Every classic and 64-bit offset file can be represented as a netCDF-4 file, with no loss of information. There are some significant benefits to using the simpler netCDF classic model with the netCDF-4 file format. For example, software that writes or reads classic model data can write or read netCDF-4 classic model format data by recompiling/relinking to a netCDF-4 API library, with no or only trivial changes needed to the program source code. The netCDF-4\ classic model format supports this usage by enforcing rules on what functions may be called to store data in the file, to make sure its data can be read by older netCDF applications (when relinked to a netCDF-4 library).
Writing data in this format prevents use of enhanced model features such as groups, added primitive types not available in the classic model, and user-defined types. However performance features of the netCDF-4 formats that do not require additional features of the enhanced model, such as per-variable compression and chunking, efficient dynamic schema changes, and larger variable size limits, offer potentially significant performance improvements to readers of data stored in this format, without requiring program changes.
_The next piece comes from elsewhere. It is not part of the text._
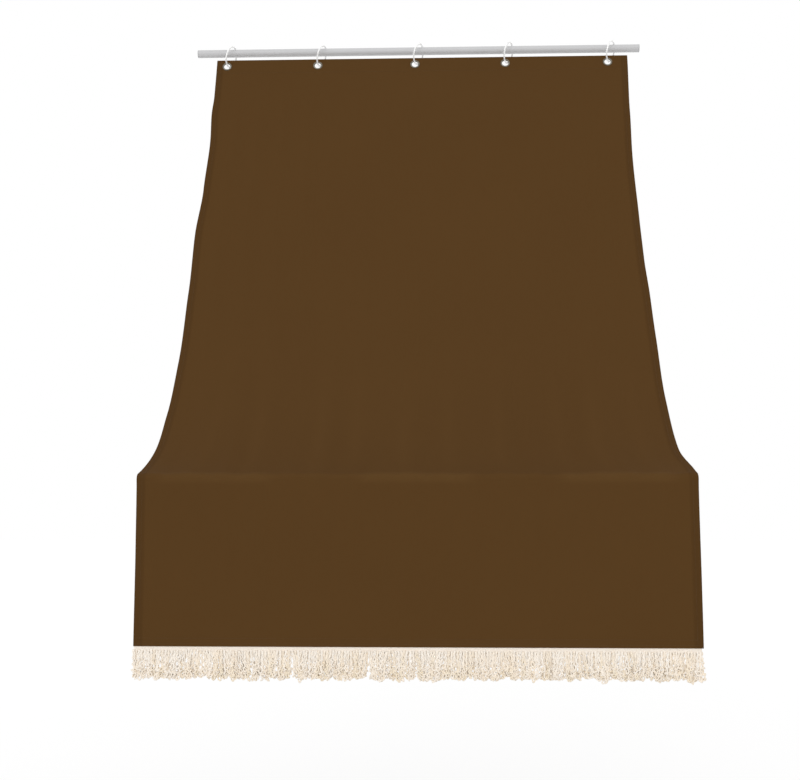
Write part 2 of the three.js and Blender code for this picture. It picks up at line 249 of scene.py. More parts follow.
class Nodes:
    """Adds nodes to a tree. An input that is a socket is linked, and anything else is set."""

    def __init__(self, tree):
        self.tree = tree

    def socket(self, sockets, key):
        if isinstance(key, int):
            return sockets[key]
        return next((s for s in sockets if s.identifier == key), None) or sockets[key]

    def add(self, kind, inputs=None, **settings):
        node = self.tree.nodes.new(kind)
        for name, value in settings.items():
            setattr(node, name, value)
        for key, value in (inputs or {}).items():
            self.plug(self.socket(node.inputs, key), value)
        return node

    def plug(self, target, value):
        if isinstance(value, bpy.types.NodeSocket):
            self.tree.links.new(value, target)
        else:
            target.default_value = value

    def math(self, operation, first, second=0.0):
        node = self.add("ShaderNodeMath", {0: first, 1: second}, operation=operation)
        return node.outputs[0]

    def plus(self, first, second):
        return self.math("ADD", first, second)

    def minus(self, first, second):
        return self.math("SUBTRACT", first, second)

    def times(self, first, second):
        return self.math("MULTIPLY", first, second)

    def blend(self, first, first_share, second, second_share):
        return self.plus(self.times(first, first_share), self.times(second, second_share))

    def vector(self, operation, first, second):
        node = self.add("ShaderNodeVectorMath", {0: first, 1: second}, operation=operation)
        return node.outputs[0]

    def scaled(self, vector, factor):
        node = self.add("ShaderNodeVectorMath", {0: vector, "Scale": factor}, operation="SCALE")
        return node.outputs[0]

    def combine(self, x=0.0, y=0.0, z=0.0):
        return self.add("ShaderNodeCombineXYZ", {0: x, 1: y, 2: z}).outputs[0]

    def separate(self, vector):
        return self.add("ShaderNodeSeparateXYZ", {0: vector}).outputs

    def noise(self, vector, scale, detail, roughness=0.5):
        return self.add("ShaderNodeTexNoise", {
            "Vector": vector, "Scale": scale, "Detail": detail,
            "Roughness": roughness}).outputs[0]

    def attribute(self, name):
        return self.add("ShaderNodeAttribute", attribute_name=name).outputs["Fac"]

    def group(self, tree, inputs):
        return self.add("ShaderNodeGroup", inputs, node_tree=tree).outputs

    def bump(self, height, distance, strength, **more):
        return self.add("ShaderNodeBump", {
            "Height": height, "Distance": distance, "Strength": strength, **more}).outputs[0]

    def stored(self, geometry, name, value):
        """Keeps a value on each point of a geometry, as a named attribute."""
        return self.add("GeometryNodeStoreNamedAttribute", {
            "Geometry": geometry, "Name": name, "Value": value},
            data_type="FLOAT", domain="POINT").outputs[0]

    def spread(self, value, low, high):
        """Maps 0 to 1 onto low to high."""
        node = self.add("ShaderNodeMapRange", {"Value": value, "To Min": low, "To Max": high})
        return node.outputs[0]

    def step(self, value, low, high, before, after):
        """Smooth step from before to after while the value goes from low to high."""
        return self.add("ShaderNodeMapRange", {
            "Value": value, "From Min": low, "From Max": high, "To Min": before,
            "To Max": after}, interpolation_type="SMOOTHSTEP").outputs[0]

    def ramp(self, value, places, colours):
        """Runs through screen colours, each at its place from 0 to 1."""
        node = self.add("ShaderNodeValToRGB", {0: value})
        points = node.color_ramp.elements
        while len(points) < len(places):
            points.new(0.5)
        for point, place, colour in zip(points, places, colours):
            point.position = place
            point.color = linear(*colour)
        return node.outputs[0]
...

When a file is created via the netCDF API with a CLASSIC_MODEL mode flag, the library creates an attribute (_nc3_strict) in the root group. This attribute is hidden by the netCDF API, but is read when the file is later opened, and used to ensure that no enhanced model features are written to the file.
Starting with version 4.1, the netCDF libraries can read HDF4 SD (Scientific Dataset) files. Access is limited to those HDF4 files created with the Scientific Dataset API. Access is read-only.
Dataset types are translated between HDF4 and netCDF in a straightforward manner.